A common failure mode in video evidence is well-meaning tampering: someone opens the file, trims the boring bits, re-exports it from a video editor, and shares the result. The new file may look identical but its moof structure, fragment sizes, and creationTime will all differ. Verification will reject it immediately, prompting the reviewer to ask for the original.

Verifying recordings stored outside Hub

Because the signature is embedded inside the MP4, verification works on any copy of the file, regardless of where it is stored — S3, a USB drive, an email attachment, a SharePoint folder. As long as the verifier has the public key (served from Hub at /public_key.pem), they can validate the recording in isolation.

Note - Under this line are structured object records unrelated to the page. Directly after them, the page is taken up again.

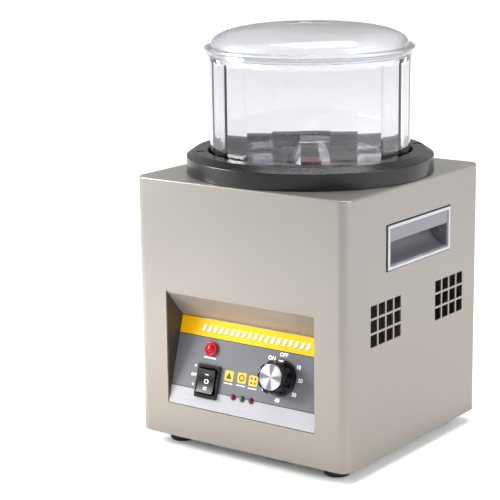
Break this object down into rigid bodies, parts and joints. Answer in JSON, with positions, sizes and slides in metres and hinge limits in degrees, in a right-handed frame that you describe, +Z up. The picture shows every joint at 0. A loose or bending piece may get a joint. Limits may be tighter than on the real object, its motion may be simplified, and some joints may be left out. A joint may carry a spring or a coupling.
{
  "type": "magnetic tumbler",
  "caption": "Square sheet-metal cabinet with a slanted timer panel that spins a magnet disc under a clear faceted bowl with a domed lid.",
  "frame": {"origin": "on the bench surface under the middle of the machine's box, level with the bottoms of the rubber feet", "axes": "+Z up along the rotor's axis, -Y towards the control panel at the front, +X to the right of someone facing the front"},
  "size_m": [0.2306, 0.2454, 0.3872],
  "materials": {
    "body_paint": "satin champagne grey powder coat",
    "ring_plastic": "satin black moulding",
    "clear_plastic": "clear polished polycarbonate",
    "rubber": "matt black",
    "panel_print": "printed yellow, grey and white bands",
    "control_plastic": "black moulding",
    "dial_metal": "spun bright aluminium",
    "lamp_red": "clear red",
    "lamp_green": "clear green",
    "boss_red": "deep red moulding",
    "handle_silver": "silver-grey moulding",
    "stainless": "brushed",
    "zinc_steel": "zinc plated",
    "cast_alloy": "as cast",
    "lamination": "stacked laminations",
    "copper_wire": "enamelled windings",
    "magnet_nickel": "nickel plated",
    "fan_plastic": "black moulding",
    "circuit_board": "green solder mask",
    "ivory_plastic": "ivory moulding"
  },
  "bodies": {
    "cabinet": {"cabinet_shell": "body_paint", "rear_panel": "body_paint", "base_plate": "zinc_steel", "recess_pan": "body_paint", "seat_ring": "ring_plastic", "ring_screw_1": "zinc_steel", "ring_screw_2": "zinc_steel", "well_plate": "stainless", "centre_boss": "boss_red", "panel_overlay": "panel_print", "rocker_housing": "control_plastic", "power_lamp_lens": "lamp_red", "power_lamp_body": "control_plastic", "led_left": "lamp_red", "led_centre": "lamp_green", "led_right": "lamp_red", "control_board": "circuit_board", "timer_body": "ivory_plastic", "motor_plate": "zinc_steel", "motor_top_bell": "cast_alloy", "motor_bottom_bell": "cast_alloy", "motor_can": "cast_alloy", "upper_bearing": "stainless", "lower_bearing": "stainless", "stator_core": "lamination", "upper_winding": "copper_wire", "lower_winding": "copper_wire", "run_capacitor": "dial_metal", "terminal_block": "ivory_plastic", "inlet_socket": "control_plastic", "foot_front_left": "rubber", "foot_front_right": "rubber", "foot_rear_left": "rubber", "foot_rear_right": "rubber", "handle_bezel_left": "handle_silver", "handle_cup_left": "handle_silver", "handle_gasket_left": "rubber", "handle_bezel_right": "handle_silver", "handle_cup_right": "handle_silver", "handle_gasket_right": "rubber", "motor_standoff_1": "zinc_steel", "motor_standoff_2": "zinc_steel", "motor_standoff_3": "zinc_steel", "motor_standoff_4": "zinc_steel"},
    "rotor": {"motor_shaft": "stainless", "rotor_core": "lamination", "magnet_disc": "dial_metal", "cooling_fan": "fan_plastic", "magnet_1": "magnet_nickel", "magnet_2": "magnet_nickel", "magnet_3": "magnet_nickel", "magnet_4": "magnet_nickel", "magnet_5": "magnet_nickel", "magnet_6": "magnet_nickel"},
    "timer_dial": {"timer_shaft": "zinc_steel", "dial_knob": "control_plastic", "dial_cap": "dial_metal"},
    "rocker": {"rocker_paddle": "control_plastic"},
    "bowl": {"bowl": "clear_plastic"},
    "lid": {"lid": "clear_plastic"}
  },
  "joints": [
    {"name": "rotor_spin", "type": "hinge", "parent": "cabinet", "child": "rotor", "pos_m": [0, 0, 0.15], "axis": [0, 0, 1], "continuous": true},
    {"name": "timer_turn", "type": "hinge", "parent": "cabinet", "child": "timer_dial", "pos_m": [0.038, -0.10297, 0.08395], "axis": [0, 0.9585, -0.2852], "range_deg": [-45, 270]},
    {"name": "rocker_tilt", "type": "hinge", "parent": "cabinet", "child": "rocker", "pos_m": [-0.04, -0.10835, 0.06865], "axis": [1, 0, 0], "range_deg": [-10, 10]},
    {"name": "bowl_lift", "type": "slide", "parent": "cabinet", "child": "bowl", "axis": [0, 0, 1], "range_m": [0, 0.06]},
    {"name": "lid_lift", "type": "slide", "parent": "bowl", "child": "lid", "axis": [0, 0, 1], "range_m": [0, 0.05]}
  ]
}
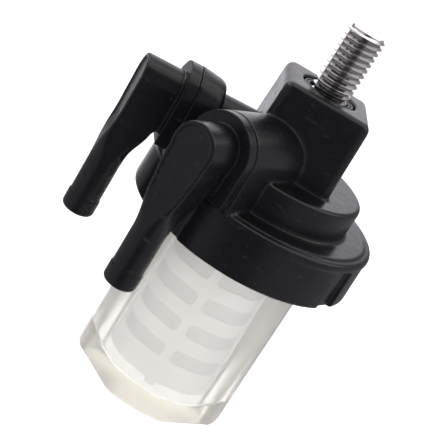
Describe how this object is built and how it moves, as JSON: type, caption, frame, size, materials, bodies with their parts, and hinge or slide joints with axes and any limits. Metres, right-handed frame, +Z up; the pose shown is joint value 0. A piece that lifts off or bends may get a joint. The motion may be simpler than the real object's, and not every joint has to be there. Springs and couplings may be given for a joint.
{
  "type": "fuel filter",
  "caption": "Small engine fuel filter: black head with a mounting stud and hose elbows, clear screw-in bowl, white strainer element inside.",
  "frame": {"origin": "centre of the bowl's flat underside, on the bowl's axis", "axes": "+Z up along the axis of the bowl and stud, X and Y square to the sides of the block under the stud; seen from above the inlet port points 170 and the outlet port 125 degrees clockwise from +X"},
  "size_m": [0.0598, 0.0557, 0.0869],
  "materials": {
    "black_plastic": "satin moulded",
    "stainless_steel": "bright rolled thread",
    "black_rubber": "smooth moulded",
    "clear_plastic": "clear, faintly yellow",
    "white_nylon": "milky white, satin",
    "strainer_mesh": "fine woven mesh"
  },
  "bodies": {
    "head": {"filter_head": "black_plastic", "mounting_stud": "stainless_steel", "stud_washer": "black_rubber", "inlet_elbow": "black_plastic", "outlet_elbow": "black_plastic", "element_frame": "white_nylon", "element_mesh": "strainer_mesh", "element_top_cap": "white_nylon", "element_o_ring": "black_rubber"},
    "bowl_seal": {"bowl_o_ring": "black_rubber"},
    "bowl": {"bowl": "clear_plastic"}
  },
  "joints": [
    {"name": "bowl_travel", "type": "slide", "parent": "head", "child": "bowl_seal", "axis": [0, 0, -1], "range_m": [0, 0.0075]},
    {"name": "bowl_turn", "type": "hinge", "parent": "bowl_seal", "child": "bowl", "pos_m": [0, 0, 0], "axis": [0, 0, -1], "range_deg": [0, 900]}
  ],
  "couplings": [
    {"joint": "bowl_travel", "follows": "bowl_turn", "m_per_rad": 0.00047746}
  ]
}
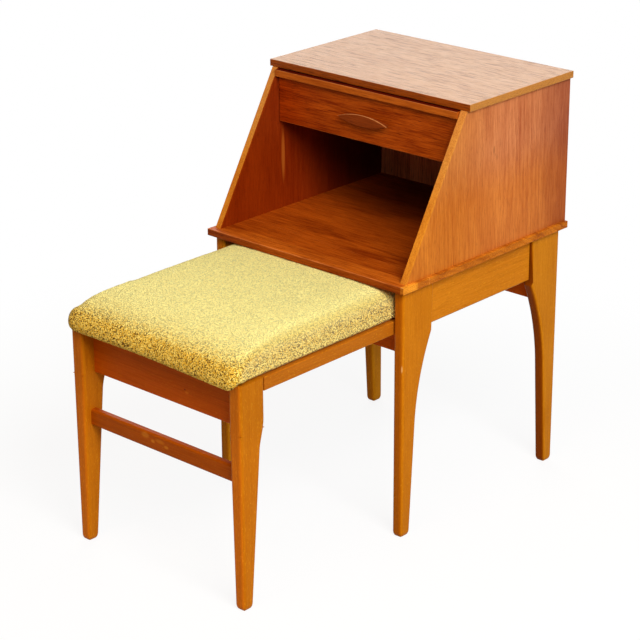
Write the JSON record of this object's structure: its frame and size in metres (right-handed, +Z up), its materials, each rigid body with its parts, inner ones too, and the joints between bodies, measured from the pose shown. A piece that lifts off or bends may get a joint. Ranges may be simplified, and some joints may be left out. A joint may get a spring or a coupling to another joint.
{
  "type": "telephone bench",
  "caption": "Telephone bench: a small cabinet with writing slide, drawer and open telephone shelf on flared legs, with a padded seat that slides in under the shelf.",
  "frame": {"origin": "on the floor, in the middle of the width and of the depth with the seat pulled out", "axes": "+X to the right as seen by someone facing the seat's front, +Y from the seat to the cabinet's back, +Z up"},
  "size_m": [0.45, 0.8124, 0.735],
  "materials": {
    "teak_veneer": "satin lacquered teak veneer, reddish brown, fine dark grain lines",
    "teak_solid": "satin lacquered solid teak, darker red brown",
    "golden_wood": "satin lacquered hardwood, golden brown",
    "beech": "plain unfinished beech",
    "plywood": "plain plywood",
    "hardboard": "stained board, matt",
    "boucle": "yellow looped wool upholstery cloth",
    "steel": "plain zinc-plated steel"
  },
  "bodies": {
    "cabinet": {"top_board": "teak_veneer", "side_panel_left": "teak_veneer", "side_panel_right": "teak_veneer", "shelf_board": "teak_veneer", "back_panel": "hardboard", "back_pins": "steel", "slide_rail": "beech", "slide_guide_left": "beech", "slide_guide_right": "beech", "drawer_runner_left": "beech", "drawer_runner_right": "beech", "leg_front_left": "golden_wood", "leg_front_right": "golden_wood", "leg_back_left": "golden_wood", "leg_back_right": "golden_wood", "apron_left": "golden_wood", "apron_right": "golden_wood", "cross_rail_front": "golden_wood", "cross_rail_back": "golden_wood", "seat_runner_left": "beech", "seat_runner_right": "beech", "seat_stops": "beech", "panel_dowels": "beech", "frame_dowels": "beech", "shelf_screws": "steel", "runner_screws": "steel"},
    "writing_slide": {"slide_board": "teak_veneer", "slide_lipping": "golden_wood", "slide_pegs": "beech"},
    "drawer": {"drawer_front": "teak_solid", "drawer_side_left": "beech", "drawer_side_right": "beech", "drawer_back": "beech", "drawer_bottom": "plywood", "drawer_dowels": "beech", "drawer_pull": "teak_solid", "pull_screws": "steel"},
    "seat": {"seat_leg_left": "golden_wood", "seat_leg_right": "golden_wood", "seat_apron": "golden_wood", "seat_stretcher": "golden_wood", "seat_rail_left": "golden_wood", "seat_rail_right": "golden_wood", "seat_rail_rear": "beech", "seat_corner_blocks": "beech", "seat_board": "plywood", "seat_dowels": "beech", "seat_screws": "steel", "seat_cushion": "boucle"}
  },
  "joints": [
    {"name": "seat_slide", "type": "slide", "parent": "cabinet", "child": "seat", "axis": [0, 1, 0], "range_m": [0, 0.337]},
    {"name": "drawer_slide", "type": "slide", "parent": "cabinet", "child": "drawer", "axis": [0, -1, 0], "range_m": [0, 0.18]},
    {"name": "writing_slide_travel", "type": "slide", "parent": "cabinet", "child": "writing_slide", "axis": [0, -1, 0], "range_m": [0, 0.19]}
  ]
}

Deep-fake and synthetic-video defence

As generative video tooling becomes more accessible, the ability to prove that a clip was produced by a specific physical device — and not generated or modified after the fact — becomes a baseline requirement for evidentiary video. The agent-side signing step ties every MP4 to the private key held by the agent, giving you a strong cryptographic anchor against synthetic or substituted footage.

Operational notes

• Key management. The agent signs with a private key configured under config.Signing.PrivateKey. Hub serves the matching public key at /public_key.pem. Treat the private key as you would any other production secret: rotate it deliberately, and keep historical public keys available so that older recordings can still be verified.
• No private key, no signature. If the agent is started without a signing key configured, the MP4 will still be playable but it will not contain the uuid signature box. Verification of such a file will report invalid.
• What is not covered. The fingerprint protects the structural identity of the file. It does not encrypt the video content, and it does not protect against an attacker who has access to the agent’s private key. Combine MP4 verification with end-to-end encryption and proper key handling for the strongest guarantees.
• Performance. Verification is fast — typically a few hundred milliseconds for a multi-minute fragmented MP4 — because only the box structure is parsed, not the video samples themselves.